No Peace in Mali
African country still a basket case nearly two years after French intervention
On Jan. 16, 2012, several rebel groups began an armed insurrection against the government of Mali in Central Africa. From their strongholds in the desert north, the Tuareg-dominated groups swept away the ill-prepared and demoralized Malian army and demanded independence.
The rebellion set off a series of events that in turn provoked a costly foreign intervention. But today the country is still a huge mess.
Elements of the Malian army staged a protest in the capital Bamako on March 22, 2012—a protest that mostly by accident resulted in a coup, as Pres. Amadou Toumani Touré quickly stepped down, just two months before an election in which Touré didn’t even plan to run.
At the same time, tensions between northern Islamists and secular secessionists escalated, resulting in a second, internal war that left the Islamists in control of the country’s north, where they enforced a conservative version of Sharia law and destroyed centuries of cultural heritage.
Almost exactly one year after the beginning of the civil war, France launched a major military intervention in its former colony. Operation Serval dealt the Islamist forces a swift defeat and secured all major population centers in the north within a month, making way for a ceasefire between moderate rebels.
A U.N. peacekeeping force deployed and Mali held presidential elections on July 28, 2013. Operation Serval officially ended on July 15 this year.
Looks great on paper
Despite these gains, today Mali is “even more fragile than it has ever been,” says Kamissa Camara, a Sahel political analyst. Talks between the government and the rebels have hit a dead end, because all sides have unrealistic expectations and a complete lack of trust in each other.
“The negotiations are going to fail,” Camara says. The best possible outcome is the status quo—a fragile government in the south that barely has any control over the north.
At this point, French and regional involvement isn’t helping either, Camara argues. France still has 1,000 soldiers in Mali as part of its regional Operation Barkhane, an anti-terror initiative. The U.N.-sponsored MINUSMA peacekeeping mission also maintains 12,000 uniformed personnel in Mali, with many of the troops coming from regional countries such as Niger and Chad.
The problem is that all the actors—also including Algeria, which hosts the peace talks, and chief mediator Blaise Compaoré, Burkina Faso’s president—have their own interests, which don’t necessarily align with Mali’s own best interests.
France is relying on the cooperation of the secular and moderate rebels to combat terrorist groups in Mali’s remote north. Algeria has historically seen northern Mali as its own backyard. Chad is also vying to expand its regional influence.
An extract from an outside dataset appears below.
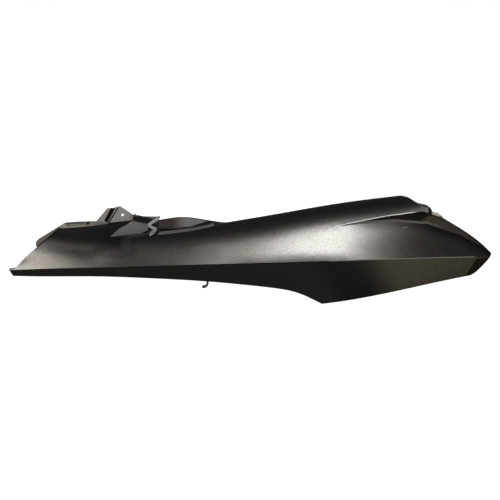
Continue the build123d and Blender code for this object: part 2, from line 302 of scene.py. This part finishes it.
# %% Bare plastic, with patches laid on it
class Finish:
    """The tint and the share of bare plastic, with all patches laid so far, painted shade and highlights among
    them.
    """

    def __init__(self, tint, bare):
        self.tint, self.bare, self.patches = tint, bare, 0

    def lay(self, share, colour):
        self.tint = tree.mix(share, self.tint, colour)
        self.bare = self.bare.most(share)
        self.patches += 1


PLASTIC = (0.224, 0.203, 0.176, 1)

finish = Finish(tree.mix(inside, tint, PLASTIC), inside)

# %% [markdown]
# At the front come the wall under the light shelf, near black with painted shade, the lip along the raked edge
# with a line of painted shadow, the light wedge, the brown lobes with a slot of painted shade and feet of painted
# highlight, the pocket and triangle by the tab in painted shade, and the raised zigzag band, bare plastic made
# lighter with a painted highlight. Painted shade also lies in the ribbed groove, in the shelf's slot and hole, and
# along the tab's side. Each patch covers those laid before it.

# %% Wall, shelf, lip and wedge
# The wall's colour is painted shade, near black.
WALL_SHADE = (0.009, 0.0088, 0.0085, 1)
LIP = (0.105, 0.09, 0.072, 1)
WEDGE = (0.125, 0.123, 0.117, 1)

# The upper front wall is laid in painted shade, fading out toward its foot.
upper_wall_shade = patch(x, z, [
    (-0.19, -0.08), (0.04, -0.08), (0.04, -0.03), (-0.015, -0.004), (-0.098, -0.004),
], 0.004)
wall_shade_foot = across(x, z, (-0.150, -0.040), (-0.020, -0.0495)).over(0, 0.022)
finish.lay(upper_wall_shade * wall_shade_foot * x.under(0.012, 0.03) * outside, WALL_SHADE)
finish.lay(y.over(-0.009, 0.002) * z.over(-0.019, 0.003), PLASTIC)
front_lip = patch(x, z, [
    (-0.1445, -0.0535), (-0.1017, -0.0180), (-0.1017, 0.005), (-0.17, 0.005), (-0.17, -0.0535),
])
finish.lay(front_lip * outside, LIP)
shelf_edge = patch(x, z, [
    (-0.103, -0.0190), (-0.0605, -0.0168), (-0.0309, -0.0146), (-0.0207, -0.0139), (-0.021, -0.008),
    (-0.11, -0.008),
])
finish.lay(shelf_edge * outside, PLASTIC)
wedge = patch(x, z, [
    (-0.0176, -0.0322), (0.0321, -0.0274), (0.0447, -0.0228), (0.0435, -0.0176), (0.0223, -0.0100),
    (-0.0014, -0.0191),
])
finish.lay(wedge * outside, WEDGE)
print(finish.patches, "patches with the wall, shelf, lip and wedge")

# %% Lobes
# The colour of painted shadow and painted shade in slots, gaps and the shelf's hole.
PAINTED_SHADOW = (0.005, 0.0045, 0.004, 1)
LOBE = (0.045, 0.034, 0.030, 1)
LOBE_LIGHT = (0.17, 0.16, 0.15, 1)
LOBE_FOOT_HIGHLIGHT = [(0.0642, -0.0251), (0.0860, -0.0228), (0.1160, -0.0185), (0.1562, -0.0103)]
LOBE_FOOT_HIGHLIGHT_WIDTH = 0.0013

lobe_tint = tree.mix(x.over(0.098, 0.03), LOBE, LOBE_LIGHT)
lobes = patch(x, z, [
    (0.0614, -0.0188), (0.0769, -0.0202), (0.1041, -0.0188), (0.1157, -0.0155), (0.1644, -0.0093),
    (0.1016, -0.0012), (0.0813, -0.0022), (0.0639, -0.0042),
])
finish.lay(lobes * outside, lobe_tint)
# A stripe of painted shade in the slot between the crest and the lobes.
finish.lay(stripe(x, z, (0.0642, -0.0212), (0.1010, -0.0212), 0.003) * outside, PAINTED_SHADOW)
# Thin feet of painted highlight along the foot of the lobes.
for start, end in zip(LOBE_FOOT_HIGHLIGHT, LOBE_FOOT_HIGHLIGHT[1:]):
    finish.lay(stripe(x, z, start, end, LOBE_FOOT_HIGHLIGHT_WIDTH) * outside, LOBE_LIGHT)
print(finish.patches, "patches with the lobes")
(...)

None of this is exactly furthering Mali’s goal of reestablishing power over all its territory. For its own part, the government still needs to find some incentive it can offer the rebels in return for them laying down their weapons. “There is no plan for the negotiations, at least not a public one,” Camara laments.
The Malian army is still pretty much a wreck, despite a dedicated European Union training mission working to improve it. And even in the areas international troops police, security is bad. Thirteen peacekeepers from Chad and Niger died in attacks in September and October.
Mali is stuck on all fronts, with very little indication that this might change anytime soon.
A country ripe for new leaders
“The issue is leadership,” says Yeah Samake, the mayor of the southern Malian town Ouelessebougou and one of the candidates in the 2013 presidential election. Leaders of the government and the rebels all lack vision, Samake says.
But he says he’s is a bit more optimistic about the outcome of the peace negotiations than Camara is, if only because he thinks that failure isn’t an option. “North and south are both guilty of what is going on right now,” he insists.
And while Samake says he supports efforts to rebuild the Malian army, he argues that the internal conflict can’t be solved by military means because the issues at stake are political and economic in nature. “For a lasting peace in Mali, we need to be able to make sure that the northern area is as much accessible—not only to the army but also to trade and economic opportunity—as the south.”
Achieving this, he says, is the responsibility of leaders from all ethnic groups in the country—and so far all of them have failed to apply the resources that are already available for the country’s development.
“We have to come to the understanding and the commitment of living together,” Samake argues. “But we don’t see that—every side tries to protect some interests that are not the most relevant aspects. We should be more focused on what can be done to reinforce our togetherness.”
Unfortunately, Samake doesn’t represent a broad consensus of the Malian political debate. Absent a radical change of attitude for everybody involved, Mali’s future looks a lot like its painful present.